Sparks’ work appears to be very organic, but you and Ron seem to be responsible for different aspects. How does it work?
In a studio it’s basically the two of us and for the new album we recorded for two years, and Ron plays all the parts and does all sorts of musical stuff, and my role is more... I do, you know, the engineering of the albums, and then also obviously all the singing parts and that sort of thing. Our roles is pretty divided and don’t overlap so much.
After the album has been finished, what are you doing now except for touring and performing?

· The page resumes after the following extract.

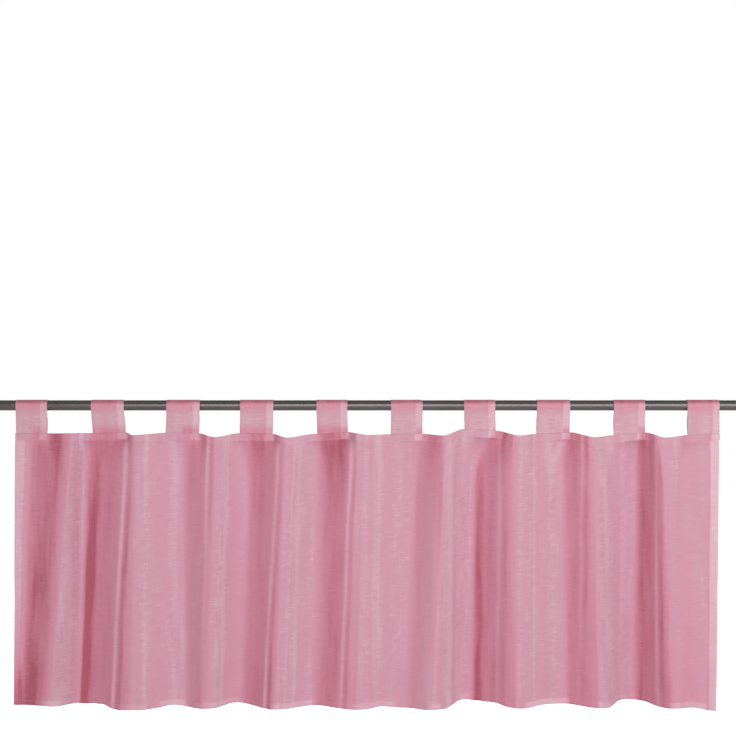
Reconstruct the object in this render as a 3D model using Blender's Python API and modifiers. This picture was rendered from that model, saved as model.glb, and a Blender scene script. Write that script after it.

We really don’t know. It took two years to do this album, and before we’ll start the next project whatever that might be, we want to make sure it’s something that’s again fresh and something with an angle that’s going to be, you know, not just going through the motions. So now we’re taking time even to think before we just start recording... We don’t even know if it’s specifically an album or it’s related to a film or it’s related to a theatrical play or performance, we’re just trying to figure out exactly what we want to do.
What music do you listen to now? Have you heard any interesting new bands?
Oh, the problem is that we are pretty disenchanted with most new music, and, to be honest, we listen to a lot but we just don’t hear a lot that’s really compelling in ways that you feel pop music should be compelling, and that’s why even from Ron’s standpoint and maybe from my standpoint we listen to a lot of classical stuff, just because we have to find some sources of inspiration rather than trying to draw on the other pop music at this point, be inspired by and say, ‘Wow, that’s really fresh!’ We’re finding it’s harder and harder to find those kinds of things that inspire from pop music, so we turn to other forms of music or the other forms of entertainment to get inspired by something that you can, you know, even equate to pop music.
Sparks performs at Molodyozhny Theater’s gardens on Saturday.